> [DO THIS]
Your task is to repeat only the lines from the one with "Continue the OpenSCAD" through the one with "---- control board", exactly as they stand, both ends included.
· · · · ·
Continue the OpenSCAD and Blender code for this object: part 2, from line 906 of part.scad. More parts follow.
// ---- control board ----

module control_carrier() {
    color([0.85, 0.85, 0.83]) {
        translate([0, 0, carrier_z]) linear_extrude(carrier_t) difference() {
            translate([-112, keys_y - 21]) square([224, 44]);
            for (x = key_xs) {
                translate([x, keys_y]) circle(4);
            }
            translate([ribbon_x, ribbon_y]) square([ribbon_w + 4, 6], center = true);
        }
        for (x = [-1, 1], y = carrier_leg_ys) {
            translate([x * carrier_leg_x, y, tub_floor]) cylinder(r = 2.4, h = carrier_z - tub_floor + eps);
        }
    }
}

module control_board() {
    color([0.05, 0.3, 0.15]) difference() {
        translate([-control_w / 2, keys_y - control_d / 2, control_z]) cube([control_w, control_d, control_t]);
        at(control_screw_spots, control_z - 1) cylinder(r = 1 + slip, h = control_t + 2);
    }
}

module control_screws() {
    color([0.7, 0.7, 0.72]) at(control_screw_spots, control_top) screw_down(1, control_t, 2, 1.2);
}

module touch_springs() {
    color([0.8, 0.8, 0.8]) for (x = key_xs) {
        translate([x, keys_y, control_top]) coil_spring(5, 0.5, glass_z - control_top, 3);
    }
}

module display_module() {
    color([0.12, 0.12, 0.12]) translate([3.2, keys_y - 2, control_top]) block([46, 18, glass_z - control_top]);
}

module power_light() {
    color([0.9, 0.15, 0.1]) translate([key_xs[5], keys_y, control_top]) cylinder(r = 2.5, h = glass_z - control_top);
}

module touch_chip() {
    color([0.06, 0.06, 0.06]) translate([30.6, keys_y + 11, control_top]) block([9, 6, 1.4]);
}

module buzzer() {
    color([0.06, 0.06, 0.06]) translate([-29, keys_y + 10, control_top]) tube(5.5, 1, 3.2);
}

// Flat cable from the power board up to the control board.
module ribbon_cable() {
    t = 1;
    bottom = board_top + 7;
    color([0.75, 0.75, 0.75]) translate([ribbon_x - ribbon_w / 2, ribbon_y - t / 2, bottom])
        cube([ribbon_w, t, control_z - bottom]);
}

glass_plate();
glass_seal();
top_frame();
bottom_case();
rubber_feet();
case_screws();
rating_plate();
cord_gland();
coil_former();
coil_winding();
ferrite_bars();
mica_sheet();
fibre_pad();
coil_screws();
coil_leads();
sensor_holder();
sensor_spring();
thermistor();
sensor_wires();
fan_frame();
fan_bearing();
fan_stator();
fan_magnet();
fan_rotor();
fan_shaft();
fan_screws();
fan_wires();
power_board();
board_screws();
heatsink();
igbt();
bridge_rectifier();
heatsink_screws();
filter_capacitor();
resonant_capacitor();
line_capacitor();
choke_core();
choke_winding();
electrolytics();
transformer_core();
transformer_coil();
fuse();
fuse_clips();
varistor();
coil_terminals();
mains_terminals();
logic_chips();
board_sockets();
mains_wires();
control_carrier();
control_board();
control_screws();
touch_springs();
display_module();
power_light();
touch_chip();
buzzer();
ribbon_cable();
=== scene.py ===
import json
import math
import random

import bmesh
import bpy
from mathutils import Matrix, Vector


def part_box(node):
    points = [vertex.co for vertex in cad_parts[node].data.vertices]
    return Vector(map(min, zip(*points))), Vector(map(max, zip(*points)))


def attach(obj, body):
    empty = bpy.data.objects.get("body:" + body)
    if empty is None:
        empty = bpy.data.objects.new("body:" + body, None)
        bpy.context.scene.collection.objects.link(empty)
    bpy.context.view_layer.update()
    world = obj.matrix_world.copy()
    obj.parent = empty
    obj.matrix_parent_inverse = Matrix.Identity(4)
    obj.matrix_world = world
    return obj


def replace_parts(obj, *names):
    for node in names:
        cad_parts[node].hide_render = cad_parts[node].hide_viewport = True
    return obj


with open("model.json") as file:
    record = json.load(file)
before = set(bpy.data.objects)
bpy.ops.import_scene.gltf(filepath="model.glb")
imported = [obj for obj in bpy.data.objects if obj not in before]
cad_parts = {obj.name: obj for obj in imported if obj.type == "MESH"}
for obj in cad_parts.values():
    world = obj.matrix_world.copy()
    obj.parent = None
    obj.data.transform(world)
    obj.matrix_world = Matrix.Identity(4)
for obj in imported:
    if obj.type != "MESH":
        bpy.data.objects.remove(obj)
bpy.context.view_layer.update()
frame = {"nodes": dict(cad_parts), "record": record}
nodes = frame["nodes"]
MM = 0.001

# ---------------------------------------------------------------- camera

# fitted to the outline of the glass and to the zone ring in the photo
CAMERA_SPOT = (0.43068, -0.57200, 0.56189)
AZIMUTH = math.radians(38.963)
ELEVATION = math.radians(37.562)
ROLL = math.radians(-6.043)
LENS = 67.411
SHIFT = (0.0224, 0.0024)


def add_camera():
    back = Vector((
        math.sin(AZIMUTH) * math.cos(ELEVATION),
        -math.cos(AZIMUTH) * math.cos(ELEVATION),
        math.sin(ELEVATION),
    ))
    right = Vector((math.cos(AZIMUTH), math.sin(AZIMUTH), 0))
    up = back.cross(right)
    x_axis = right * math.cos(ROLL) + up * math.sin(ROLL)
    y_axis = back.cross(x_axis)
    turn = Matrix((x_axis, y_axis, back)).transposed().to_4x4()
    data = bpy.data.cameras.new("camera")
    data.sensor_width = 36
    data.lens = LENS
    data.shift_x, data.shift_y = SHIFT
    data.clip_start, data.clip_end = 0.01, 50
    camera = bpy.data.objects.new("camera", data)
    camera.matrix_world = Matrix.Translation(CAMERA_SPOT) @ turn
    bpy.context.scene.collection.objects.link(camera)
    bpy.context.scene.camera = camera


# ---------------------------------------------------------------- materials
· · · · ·
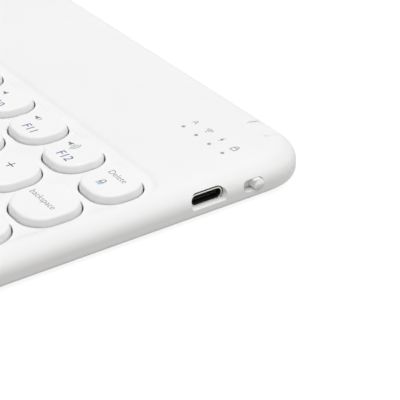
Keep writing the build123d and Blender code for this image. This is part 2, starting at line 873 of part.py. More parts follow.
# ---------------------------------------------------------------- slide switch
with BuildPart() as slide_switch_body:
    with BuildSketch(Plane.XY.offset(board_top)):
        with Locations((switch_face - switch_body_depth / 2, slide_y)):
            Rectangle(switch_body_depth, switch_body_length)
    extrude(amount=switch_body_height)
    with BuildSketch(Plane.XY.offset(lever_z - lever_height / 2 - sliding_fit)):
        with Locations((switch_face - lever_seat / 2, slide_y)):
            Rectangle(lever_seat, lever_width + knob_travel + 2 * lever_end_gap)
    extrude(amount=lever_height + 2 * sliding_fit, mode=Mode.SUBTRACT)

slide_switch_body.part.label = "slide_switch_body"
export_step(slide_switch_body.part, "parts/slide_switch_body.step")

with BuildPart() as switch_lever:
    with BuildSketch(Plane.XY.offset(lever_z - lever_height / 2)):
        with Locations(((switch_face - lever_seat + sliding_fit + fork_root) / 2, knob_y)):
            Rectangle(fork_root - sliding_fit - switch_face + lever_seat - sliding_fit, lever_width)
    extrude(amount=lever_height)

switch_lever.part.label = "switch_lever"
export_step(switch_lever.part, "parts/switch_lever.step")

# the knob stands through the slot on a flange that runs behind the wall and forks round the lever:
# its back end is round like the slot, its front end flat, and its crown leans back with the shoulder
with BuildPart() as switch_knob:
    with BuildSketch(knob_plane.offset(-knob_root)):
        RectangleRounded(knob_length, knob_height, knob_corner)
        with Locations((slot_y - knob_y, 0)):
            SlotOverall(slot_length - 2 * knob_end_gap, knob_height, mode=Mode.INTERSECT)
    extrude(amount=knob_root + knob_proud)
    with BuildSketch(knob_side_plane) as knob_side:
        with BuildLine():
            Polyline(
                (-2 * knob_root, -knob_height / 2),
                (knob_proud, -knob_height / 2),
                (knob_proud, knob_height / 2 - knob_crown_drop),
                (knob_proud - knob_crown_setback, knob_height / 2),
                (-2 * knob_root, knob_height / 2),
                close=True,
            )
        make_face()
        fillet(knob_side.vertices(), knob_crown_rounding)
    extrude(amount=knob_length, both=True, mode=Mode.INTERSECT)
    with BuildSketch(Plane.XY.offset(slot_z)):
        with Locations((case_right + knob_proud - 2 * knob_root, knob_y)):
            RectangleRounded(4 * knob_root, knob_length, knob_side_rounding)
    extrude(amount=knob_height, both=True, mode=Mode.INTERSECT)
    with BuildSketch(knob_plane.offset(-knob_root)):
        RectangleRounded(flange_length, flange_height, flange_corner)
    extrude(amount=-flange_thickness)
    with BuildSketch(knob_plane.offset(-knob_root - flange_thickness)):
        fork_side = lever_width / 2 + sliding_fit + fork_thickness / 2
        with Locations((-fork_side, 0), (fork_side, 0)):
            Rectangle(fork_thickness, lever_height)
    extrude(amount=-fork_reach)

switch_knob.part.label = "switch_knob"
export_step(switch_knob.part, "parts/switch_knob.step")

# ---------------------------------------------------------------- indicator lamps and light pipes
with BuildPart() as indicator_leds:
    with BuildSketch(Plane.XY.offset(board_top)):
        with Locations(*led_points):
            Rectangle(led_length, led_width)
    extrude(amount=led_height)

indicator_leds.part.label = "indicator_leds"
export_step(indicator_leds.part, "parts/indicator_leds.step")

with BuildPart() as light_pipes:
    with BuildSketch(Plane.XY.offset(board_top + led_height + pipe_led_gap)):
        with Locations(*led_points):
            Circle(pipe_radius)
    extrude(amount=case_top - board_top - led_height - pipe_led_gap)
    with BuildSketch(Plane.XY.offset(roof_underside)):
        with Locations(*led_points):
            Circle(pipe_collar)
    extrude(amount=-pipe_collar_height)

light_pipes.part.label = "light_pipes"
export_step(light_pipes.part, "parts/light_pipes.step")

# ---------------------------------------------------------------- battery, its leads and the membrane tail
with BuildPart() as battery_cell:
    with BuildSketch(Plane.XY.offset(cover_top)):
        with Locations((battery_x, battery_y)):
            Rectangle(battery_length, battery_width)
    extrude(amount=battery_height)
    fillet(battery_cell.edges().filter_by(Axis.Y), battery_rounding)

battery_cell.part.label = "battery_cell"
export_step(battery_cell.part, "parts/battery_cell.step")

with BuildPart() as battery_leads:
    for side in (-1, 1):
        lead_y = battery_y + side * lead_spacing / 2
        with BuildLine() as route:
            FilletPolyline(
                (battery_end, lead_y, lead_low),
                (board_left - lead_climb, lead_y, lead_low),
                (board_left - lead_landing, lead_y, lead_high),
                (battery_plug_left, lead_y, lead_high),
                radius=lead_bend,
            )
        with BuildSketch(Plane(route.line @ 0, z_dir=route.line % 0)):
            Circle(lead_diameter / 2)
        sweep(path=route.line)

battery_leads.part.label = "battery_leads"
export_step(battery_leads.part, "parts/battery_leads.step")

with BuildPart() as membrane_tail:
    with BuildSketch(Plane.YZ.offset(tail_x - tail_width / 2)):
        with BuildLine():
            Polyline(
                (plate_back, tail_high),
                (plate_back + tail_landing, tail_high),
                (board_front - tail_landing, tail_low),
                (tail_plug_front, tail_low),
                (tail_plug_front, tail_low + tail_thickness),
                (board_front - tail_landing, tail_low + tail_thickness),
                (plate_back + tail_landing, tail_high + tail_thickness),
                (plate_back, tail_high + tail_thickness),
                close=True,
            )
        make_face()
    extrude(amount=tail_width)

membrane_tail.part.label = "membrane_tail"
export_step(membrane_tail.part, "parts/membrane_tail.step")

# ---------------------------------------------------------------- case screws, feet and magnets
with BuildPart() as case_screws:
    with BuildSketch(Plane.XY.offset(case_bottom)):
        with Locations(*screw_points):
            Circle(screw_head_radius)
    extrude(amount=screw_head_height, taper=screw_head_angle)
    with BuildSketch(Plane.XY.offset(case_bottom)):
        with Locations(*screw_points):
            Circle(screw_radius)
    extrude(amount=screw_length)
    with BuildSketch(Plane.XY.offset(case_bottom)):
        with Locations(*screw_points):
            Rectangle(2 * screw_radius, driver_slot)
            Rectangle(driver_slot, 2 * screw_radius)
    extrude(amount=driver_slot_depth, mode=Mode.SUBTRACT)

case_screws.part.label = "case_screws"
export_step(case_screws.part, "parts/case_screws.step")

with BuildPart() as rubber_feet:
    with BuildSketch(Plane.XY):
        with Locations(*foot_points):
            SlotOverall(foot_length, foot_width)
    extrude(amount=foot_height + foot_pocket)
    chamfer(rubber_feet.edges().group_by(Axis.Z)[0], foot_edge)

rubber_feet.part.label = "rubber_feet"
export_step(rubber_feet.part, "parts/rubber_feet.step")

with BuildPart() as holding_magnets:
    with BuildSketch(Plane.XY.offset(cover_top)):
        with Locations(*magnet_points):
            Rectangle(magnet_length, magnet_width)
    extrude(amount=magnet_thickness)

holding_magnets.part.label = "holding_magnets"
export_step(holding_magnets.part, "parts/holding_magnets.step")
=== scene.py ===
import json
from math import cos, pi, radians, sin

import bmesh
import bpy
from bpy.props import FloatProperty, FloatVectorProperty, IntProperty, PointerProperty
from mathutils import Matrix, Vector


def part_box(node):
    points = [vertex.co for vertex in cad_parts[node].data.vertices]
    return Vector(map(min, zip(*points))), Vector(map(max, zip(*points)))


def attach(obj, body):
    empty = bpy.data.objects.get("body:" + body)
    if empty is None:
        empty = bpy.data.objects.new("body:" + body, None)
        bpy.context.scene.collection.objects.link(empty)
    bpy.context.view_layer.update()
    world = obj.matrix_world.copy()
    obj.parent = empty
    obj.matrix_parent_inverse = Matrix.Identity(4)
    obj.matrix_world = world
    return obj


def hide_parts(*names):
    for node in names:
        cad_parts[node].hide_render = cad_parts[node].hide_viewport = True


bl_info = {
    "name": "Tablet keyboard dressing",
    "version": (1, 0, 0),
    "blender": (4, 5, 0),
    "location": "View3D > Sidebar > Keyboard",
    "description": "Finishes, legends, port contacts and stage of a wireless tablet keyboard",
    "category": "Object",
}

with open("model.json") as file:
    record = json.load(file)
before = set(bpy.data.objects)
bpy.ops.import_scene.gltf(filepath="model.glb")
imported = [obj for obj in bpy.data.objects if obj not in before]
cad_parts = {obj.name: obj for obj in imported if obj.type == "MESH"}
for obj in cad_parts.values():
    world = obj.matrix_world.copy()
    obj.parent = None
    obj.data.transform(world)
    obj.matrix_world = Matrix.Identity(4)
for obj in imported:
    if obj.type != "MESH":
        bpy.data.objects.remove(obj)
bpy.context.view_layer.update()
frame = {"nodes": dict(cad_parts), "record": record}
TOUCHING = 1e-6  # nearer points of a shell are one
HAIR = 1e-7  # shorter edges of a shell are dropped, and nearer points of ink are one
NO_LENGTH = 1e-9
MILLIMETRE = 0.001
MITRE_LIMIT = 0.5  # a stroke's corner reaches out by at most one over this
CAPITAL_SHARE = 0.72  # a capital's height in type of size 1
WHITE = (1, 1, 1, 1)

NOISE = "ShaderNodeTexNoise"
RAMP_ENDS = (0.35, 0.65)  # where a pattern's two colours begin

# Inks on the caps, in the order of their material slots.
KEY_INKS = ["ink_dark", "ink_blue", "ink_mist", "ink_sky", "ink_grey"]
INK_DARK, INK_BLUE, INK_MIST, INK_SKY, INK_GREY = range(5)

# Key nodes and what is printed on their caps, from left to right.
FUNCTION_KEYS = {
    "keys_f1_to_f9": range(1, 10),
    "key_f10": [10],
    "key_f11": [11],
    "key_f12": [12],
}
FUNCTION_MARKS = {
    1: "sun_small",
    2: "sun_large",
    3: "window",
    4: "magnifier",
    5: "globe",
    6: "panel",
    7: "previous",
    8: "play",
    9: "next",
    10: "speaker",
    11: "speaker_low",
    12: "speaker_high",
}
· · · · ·
> [PROBLEM SOLUTION]
Continue the OpenSCAD and Blender code for this object: part 2, from line 906 of part.scad. More parts follow.
// ---- control board ----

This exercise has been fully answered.